Problem Description

The highest building in our city has only one elevator. A request list is made up with N positive numbers. The numbers denote at which floors the elevator will stop, in specified order. It costs 6 seconds to move the elevator up one floor, and 4 seconds to move down one floor. The elevator will stay for 5 seconds at each stop.

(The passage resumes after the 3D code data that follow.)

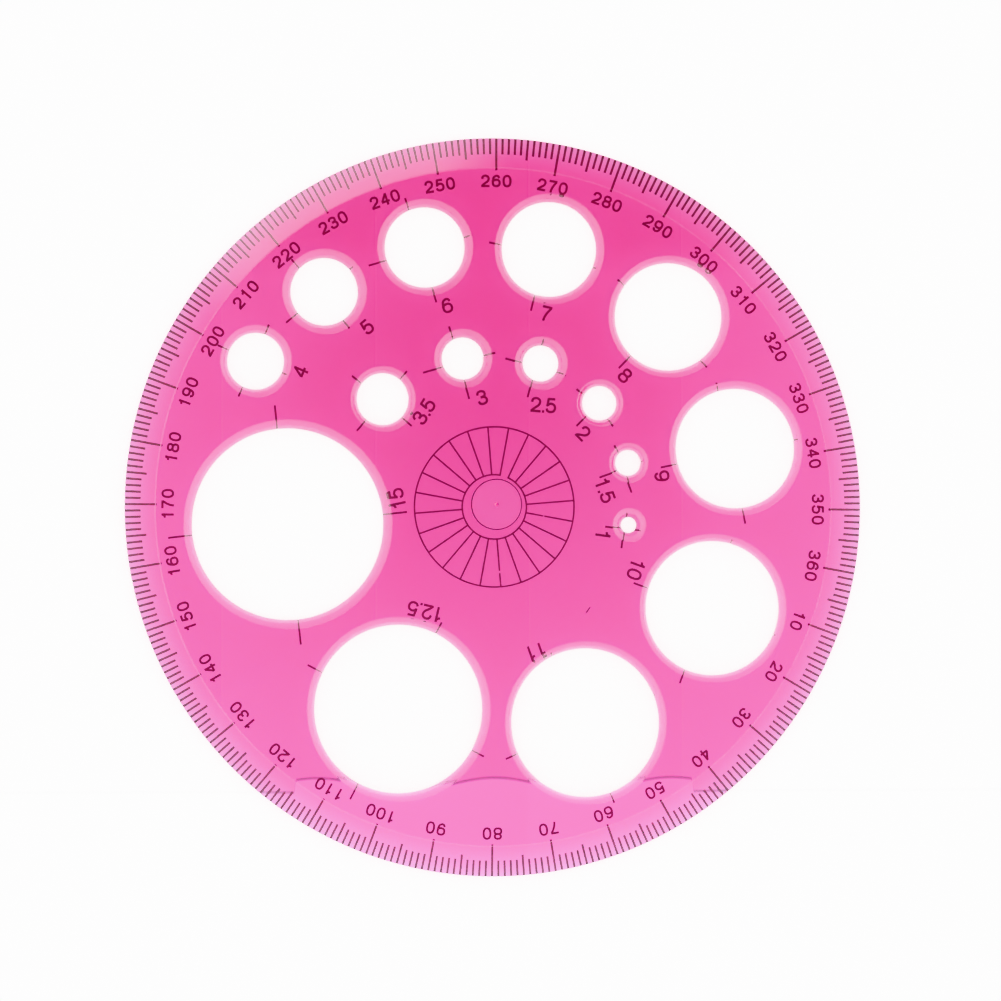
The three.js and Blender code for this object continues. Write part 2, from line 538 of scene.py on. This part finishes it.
class Slabs:
    """Thin slabs of ink, gathered into one mesh."""

    def __init__(self):
        self.points = []
        self.faces = []

    def add(self, flat, polygons):
        """Adds a slab whose plan is the given polygons on the given points."""
        base = len(self.points)
        count = len(flat)
        for height in (INK_LOW, INK_HIGH):
            self.points.extend((p[0], p[1], height) for p in flat)
        once = {}
        for polygon in polygons:
            corners = [flat[k] for k in polygon]
            sides = zip(corners, corners[1:] + corners[:1])
            area = sum(a[0] * b[1] - a[1] * b[0] for a, b in sides)
            ring = list(polygon) if area > 0 else list(reversed(polygon))
            self.faces.append(tuple(base + count + k for k in ring))
            self.faces.append(tuple(base + k for k in reversed(ring)))
            for a, b in zip(ring, ring[1:] + ring[:1]):
                if (b, a) in once:
                    del once[(b, a)]
                else:
                    once[(a, b)] = True
        for a, b in once:
            self.faces.append((base + a, base + b, base + count + b, base + count + a))

    def add_bar(self, start, end, width):
        along = (end - start).normalized()
        across = Vector((-along.y, along.x)) * width / 2
        plan = [start - across, end - across, end + across, start + across]
        self.add(plan, [(0, 1, 2, 3)])

    def add_text(self, text, figures, centre, dial):
        """Adds figures whose tops point outwards along a dial angle, centred on a point."""
        up = at_dial(1, dial)
        right = clockwise_at(dial)
        advances = [figures.point_advance if c == "." else figures.advance for c in text]
        pen = -sum(advances) / 2
        for character, advance in zip(text, advances):
            flat, triangles = glyph(character, figures)
            placed = [centre + right * (pen + advance / 2 + p.x) + up * p.y for p in flat]
            self.add(placed, triangles)
            pen += advance

    def finish(self, name, material):
        return new_object(name, self.points, self.faces, material)


glyph_store = {}


def glyph(character, figures):
    """Plan of a figure, in millimetres from its middle."""
    key = (character, figures)
    if key not in glyph_store:
        wide = figures.width - figures.stroke
        high = figures.height - figures.stroke
        across = 0 if character == "." else wide / 2
        quads = []
        for stroke in GLYPHS[character]:
            line = [(x * wide - across, (y - 0.5) * high) for x, y in stroke]
            quads.extend(ribbon(line, figures.stroke))
        glyph_store[key] = merged(quads)
    return glyph_store[key]


def make_degree_marks(name, dials, inner_r, material):
    slabs = Slabs()
    for dial in dials:
        slabs.add_bar(at_dial(inner_r, dial), at_dial(MARK_OUTER_R, dial), LINE_W)
    return slabs.finish(name, material)


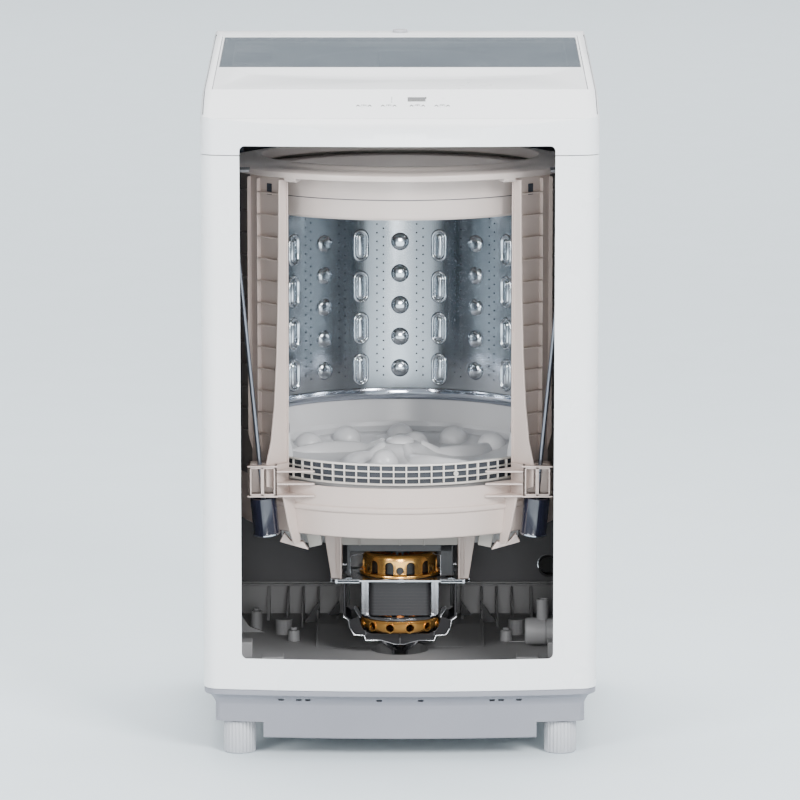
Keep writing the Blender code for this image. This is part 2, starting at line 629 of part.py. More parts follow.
def build_outer_tub():
    tub = turned("outer_tub", tub_ring(), "tub_plastic")
    inner, outer = 0.155, LUG_CENTRE + LUG_HALF
    for side, sx in SIDES.items():
        for end, sy in ENDS.items():
            place = "%s_%s" % (end, side)
            low = (min(sx * inner, sx * outer), min(sy * inner, sy * outer), 0.338)
            high = (max(sx * inner, sx * outer), max(sy * inner, sy * outer), 0.390)
            join(tub, put_tool("lug_" + place, block("lug", low, high)))
            leg = [(0.0805, 0.2073), (0.0955, 0.2073), (0.1100, 0.3020), (0.0805, 0.3020)]
            leg = [(sx * x, z) for x, z in leg]
            near, far = sorted((sy * 0.036, sy * 0.058))
            join(tub, put_tool("leg_" + place, slab("leg", [leg], near, far, "XZ")))
        fin = [(0.2300, 0.772), (0.2440, 0.772), (0.2460, 0.600), (0.2520, 0.480), (0.2640, 0.400),
               (0.2640, 0.352), (0.2300, 0.345)]
        fin = slab("fin", [fin], -0.0015, 0.0015, "XZ")
        turned_by = math.radians(-90 + sx * (TUB_CUT_HALF_ANGLE + 0.6))
        join(tub, put_tool("fin_" + side, fin, rotation=(0, 0, turned_by)))
    cut(tub, put_tool("tub_bore", rod("tub_bore", TUB_BORE_RADIUS, 0.330, 0.90, RING_STEPS)))
    for side, sx in SIDES.items():
        for end, sy in ENDS.items():
            place = "%s_%s" % (end, side)
            room = LUG_HALF - 0.004
            centre = (sx * LUG_CENTRE, sy * LUG_CENTRE, 0)
            hollow = block("lug_hollow", (-room, -room, 0.32), (room, room, 0.40))
            cut(tub, put_tool("lug_hollow_" + place, hollow, centre))
    opening = slab("tub_opening", [front_sector(TUB_CUT_HALF_ANGLE, TUB_CUT_REACH)], TUB_CUT_BOTTOM, 0.90)
    cut(tub, put_tool("tub_opening", opening))

    cover = [(0.1900, 0.7925), (0.2365, 0.7855), (0.2400, 0.7830), (0.2400, 0.7760), (0.2370, 0.7760),
             (0.2370, 0.7822), (0.1930, 0.7888), (0.1930, 0.7800), (0.1900, 0.7800)]
    turned("tub_cover", cover, "tub_plastic")


# Drum, on its own spin axis

def build_drum():
    sector = [front_sector(DRUM_CUT_HALF_ANGLE)]
    inner = DRUM_RADIUS - DRUM_SHEET
    shell = [(DRUM_RADIUS, 0.7205), (DRUM_RADIUS, 0.4375), (inner, 0.4375), (inner, 0.7205)]
    shell = turned("drum_shell", shell, "stainless")
    cut(shell, put_tool("shell_opening", slab("shell_opening", sector, 0.40, 0.80)))
    trim = [(0.2005, 0.4370), (0.2005, 0.4220), (0.1968, 0.4220), (0.1968, 0.4370)]
    trim = turned("drum_trim_ring", trim, "chrome")
    cut(trim, put_tool("trim_opening", slab("trim_opening", sector, 0.40, 0.80)))
    ring = [(0.2035, 0.7745), (0.2035, 0.7480), (0.2023, 0.7465), (0.2020, 0.7210), (0.1750, 0.7210),
            (0.1720, 0.7300), (0.1720, 0.7720), (0.1745, 0.7745)]
    turned("balance_ring", ring, "tub_plastic")
    base = [(0.1980, 0.4215), (0.1980, 0.3585), (0.1900, 0.3505), (0.1200, 0.3450), (0.0170, 0.3450),
            (0.0170, 0.3500), (0.1180, 0.3500), (0.1720, 0.3560), (0.1735, 0.3790), (0.1905, 0.3830),
            (0.1950, 0.3930), (0.1950, 0.4215)]
    base = turned("drum_base", base, "drum_plastic")
    cut(base, put_tool("base_opening", slab("base_opening", sector, DRUM_BASE_CUT_Z, 0.50)))
    flange = [(0.1100, 0.3447), (0.1100, 0.3380), (0.0320, 0.3340), (0.0300, 0.3180), (0.0168, 0.3180),
              (0.0168, 0.3447)]
    turned("drum_flange", flange, "aluminium")
    bore = SHAFT_RADIUS + RUNNING_GAP
    tube = [(SPIN_TUBE_RADIUS, 0.3440), (SPIN_TUBE_RADIUS, 0.2250), (bore, 0.2250), (bore, 0.3440)]
    turned("spin_tube", tube, "steel", steps=SHAFT_STEPS)


def build_pulsator():
    bore = SHAFT_RADIUS + GAP
    disc = [(0.0300, 0.3900), (0.0550, 0.3740), (0.1200, 0.3690), (0.1580, 0.3740), (0.1690, 0.3800),
            (0.1700, 0.3740), (0.1600, 0.3620), (0.1200, 0.3600), (bore, 0.3600), (bore, 0.3900)]
    pulsator = turned("pulsator", disc, "drum_plastic")
    for index in range(4):
        vane = block("vane", (0.035, -0.006, 0.364), (0.140, 0.006, 0.3835))
        join(pulsator, put_tool("vane_%d" % index, vane, rotation=(0, 0, math.radians(45 + 90 * index))))
    cap = [(0, 0.3985), (0.0140, 0.3975), (0.0200, 0.3903), (0, 0.3903)]
    turned("pulsator_cap", cap, "drum_plastic", steps=SHAFT_STEPS, closed=False)
    shaft = [(0, 0.3890), (SHAFT_RADIUS, 0.3890), (SHAFT_RADIUS, 0.1290), (0, 0.1290)]
    turned("drive_shaft", shaft, "steel", steps=SHAFT_STEPS, closed=False)
    rotor = [(0.0290, 0.1980), (0.0290, 0.1600), (bore, 0.1600), (bore, 0.1980)]
    turned("rotor", rotor, "steel", steps=SHAFT_STEPS)


# Motor and clutch under the tub

def build_motor():
    ring_of_bearing = [(0.0295, 0.2840), (0.0295, 0.2720), (0.0169, 0.2720), (0.0169, 0.2840)]
    turned("main_bearing", ring_of_bearing, "steel", steps=SHAFT_STEPS)
    seal = [(0.0295, 0.2960), (0.0295, 0.2860), (0.0169, 0.2860), (0.0169, 0.2960)]
    turned("main_seal", seal, "rubber", steps=SHAFT_STEPS)

    bell = [(0.0420, 0.2382), (0.0490, 0.2375), (0.0515, 0.2350), (0.0520, 0.2310), (0.0520, 0.2073),
            (0.0500, 0.2073), (0.0500, 0.2310), (0.0480, 0.2350), (0.0420, 0.2360), (0.0400, 0.2310),
            (0.0175, 0.2310), (0.0175, 0.2330), (0.0385, 0.2330), (0.0405, 0.2375)]
    bell = turned("clutch_housing", bell, "gold_paint", steps=MOTOR_STEPS)
    openings = ((-0.0148, 0.200, 0.2290, 0.0062), (0.0148, 0.200, 0.2290, 0.0062),
                (0.0, 0.2115, 0.2225, 0.0055))
    for index, (x, low, high, half) in enumerate(openings):
        slot = slab("bell_slot", [rounded_rectangle((x - half, low), (x + half, high), half * 0.98)],
                    -0.065, -0.040, "XZ")
        cut(bell, put_tool("bell_slot_%d" % index, slot))

    plate_outline = rounded_rectangle((-0.0965, -0.062), (0.0965, 0.062), 0.010)
    plate = slab("motor_mount_plate", [plate_outline, circle(0.0465, steps=MOTOR_STEPS)], 0.2020, 0.2070)
    put("motor_mount_plate", plate, "aluminium")

    core = rounded_rectangle((-0.0430, -0.0430), (0.0430, 0.0430), 0.008, 2)
    put("stator", slab("stator", [core, circle(0.0300, steps=SHAFT_STEPS)], 0.1530, 0.2010), "stator_black")
    rings = [circle(0.0560, steps=MOTOR_STEPS), circle(0.0460, steps=MOTOR_STEPS)]
    frame = put("motor_frame", slab("motor_frame", rings, 0.1460, 0.1510), "aluminium")
    for index, (sx, sy) in enumerate(((-1, -1), (1, -1), (1, 1), (-1, 1))):
        post = rod("motor_post", 0.0047, 0.1480, 0.2017, 12)
        join(frame, put_tool("motor_post_%d" % index, post, (sx * 0.0482, sy * 0.0200, 0)))

    upper = [(0.0440, 0.2180), (0.0455, 0.2140), (0.0455, 0.2013), (0.0360, 0.2013), (0.0360, 0.2140),
             (0.0375, 0.2180)]
    turned("winding_upper", upper, "copper", steps=MOTOR_STEPS)
    lower = [(0.0455, 0.1527), (0.0455, 0.1390), (0.0440, 0.1360), (0.0330, 0.1360), (0.0320, 0.1390),
             (0.0320, 0.1527)]
    turned("winding_lower", lower, "copper", steps=MOTOR_STEPS)
    bowl = [(0.0540, 0.1457), (0.0540, 0.1370), (0.0460, 0.1262), (0.0130, 0.1262), (0.0130, 0.1282),
            (0.0452, 0.1282), (0.0520, 0.1380), (0.0520, 0.1457)]
    turned("motor_lower_bell", bowl, "gold_paint", steps=MOTOR_STEPS)

    outer = [(0.0790, 0.2017), (0.0790, 0.1500), (0.0720, 0.1450), (0.0705, 0.1340), (0.0640, 0.1242),
             (0.0500, 0.1225), (0.0475, 0.1155)]
    inner = [(0.0448, 0.1185), (0.0475, 0.1255), (0.0620, 0.1272), (0.0672, 0.1350), (0.0688, 0.1462),
             (0.0755, 0.1510), (0.0755, 0.2017)]
    cradle = [(-x, z) for x, z in outer] + outer[::-1] + inner[::-1] + [(-x, z) for x, z in inner]
    cradle = put("motor_bracket", slab("motor_bracket", [cradle], -0.035, 0.035, "XZ"), "black_metal")
    cut(cradle, put_tool("cradle_hole", rod("cradle_hole", 0.0120, 0.10, 0.13, 24)))
    hub = [(0, 0.1152), (0.0300, 0.1152), (0.0300, 0.1125), (0.0130, 0.1050), (0.0110, 0.0900), (0, 0.0880)]
    turned("motor_hub", hub, "aluminium", steps=SHAFT_STEPS, closed=False)


clear_scene()
PARTS = new_collection("top_load_washing_machine")
CUTTERS = new_collection("cutters")
build_cabinet()
build_base()
build_top_cover()
build_lid()
build_controls()
build_water_supply()
build_rear_fittings()
build_suspension()
build_outer_tub()
build_drum()
build_pulsator()
build_motor()
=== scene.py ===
import math

import bmesh
import bpy
from mathutils import Matrix, Vector


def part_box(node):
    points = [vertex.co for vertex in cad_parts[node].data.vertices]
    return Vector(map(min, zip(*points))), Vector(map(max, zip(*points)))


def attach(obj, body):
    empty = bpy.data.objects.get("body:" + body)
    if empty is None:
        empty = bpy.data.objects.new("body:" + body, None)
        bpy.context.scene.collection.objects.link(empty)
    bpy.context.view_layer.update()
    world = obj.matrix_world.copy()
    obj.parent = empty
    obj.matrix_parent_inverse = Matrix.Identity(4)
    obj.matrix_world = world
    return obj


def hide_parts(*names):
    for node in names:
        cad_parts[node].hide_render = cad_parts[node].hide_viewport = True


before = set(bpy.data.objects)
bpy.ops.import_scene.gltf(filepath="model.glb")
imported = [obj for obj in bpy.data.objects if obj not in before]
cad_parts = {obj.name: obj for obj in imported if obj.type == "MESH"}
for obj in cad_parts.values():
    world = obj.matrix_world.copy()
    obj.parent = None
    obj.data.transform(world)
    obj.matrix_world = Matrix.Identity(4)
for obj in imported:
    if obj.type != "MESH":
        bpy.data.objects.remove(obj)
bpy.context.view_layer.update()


# Geometry builder

def polar(radius, angle, z=0.0):
    return Vector((radius * math.cos(angle), radius * math.sin(angle), z))


def rounded_rectangle(low, high, radius, arc_steps=6):
    (u0, v0), (u1, v1) = low, high
    centres = [(u1 - radius, v0 + radius), (u1 - radius, v1 - radius),
               (u0 + radius, v1 - radius), (u0 + radius, v0 + radius)]
    points = []
    for quarter, (cu, cv) in enumerate(centres):
        for step in range(arc_steps + 1):
            angle = math.radians(-90 + 90 * (quarter + step / arc_steps))
            points.append((cu + radius * math.cos(angle), cv + radius * math.sin(angle)))
    return points


def circle(radius, centre=(0, 0), steps=48):
    angles = [2 * math.pi * i / steps for i in range(steps)]
    return [(centre[0] + radius * math.cos(a), centre[1] + radius * math.sin(a)) for a in angles]


PLANES = {
    "XY": Matrix.Identity(4),
    "XZ": Matrix(((1, 0, 0, 0), (0, 0, -1, 0), (0, 1, 0, 0), (0, 0, 0, 1))),
    "YZ": Matrix(((0, 0, 1, 0), (1, 0, 0, 0), (0, 1, 0, 0), (0, 0, 0, 1))),
}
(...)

For a given request list, you are to compute the total time spent to fulfill the requests on the list. The elevator is on the 0th floor at the beginning and does not have to return to the ground floor when the requests are fulfilled.

Input

There are multiple test cases. Each case contains a positive integer N, followed by N positive numbers. All the numbers in the input are less than 100. A test case with N = 0 denotes the end of input. This test case is not to be processed.

Output

Print the total time on a single line for each test case.

Sample Input

1 2
3 2 3 1
0

Sample Output

17
41

题目大意:

先输入一个数字n表示操作次数,当n为0时结束。接下来输入要去的层数,每上一层需要6秒,下一层需要4秒,每开门一次需要5秒。所需开门次数为n-1。

c++:

#include <iostream>
using namespace std;
int main()
{
    int a[110];           //a数组用来存放要去的层数
    int b,c,d,e,f,g;      //b表示操作次数,g是所需时间
    while(cin>>b)
    {
        g=0;
        if(b==0)
            break;
        for(c=0;c<b;c++)
        {
            cin>>a[c];
        }
        d=0;
        g=g+a[0]*6;
        for(c=0;c<b-1;c++)
        {
            if(a[c+1]>a[c])
            {
                g=g+(a[c+1]-a[c])*6;
            }
            else
            {
                g=g+(a[c]-a[c+1])*4;
            }
        }
        g=g+5*b;
        cout<<g<<endl;
    }
    return 0;
}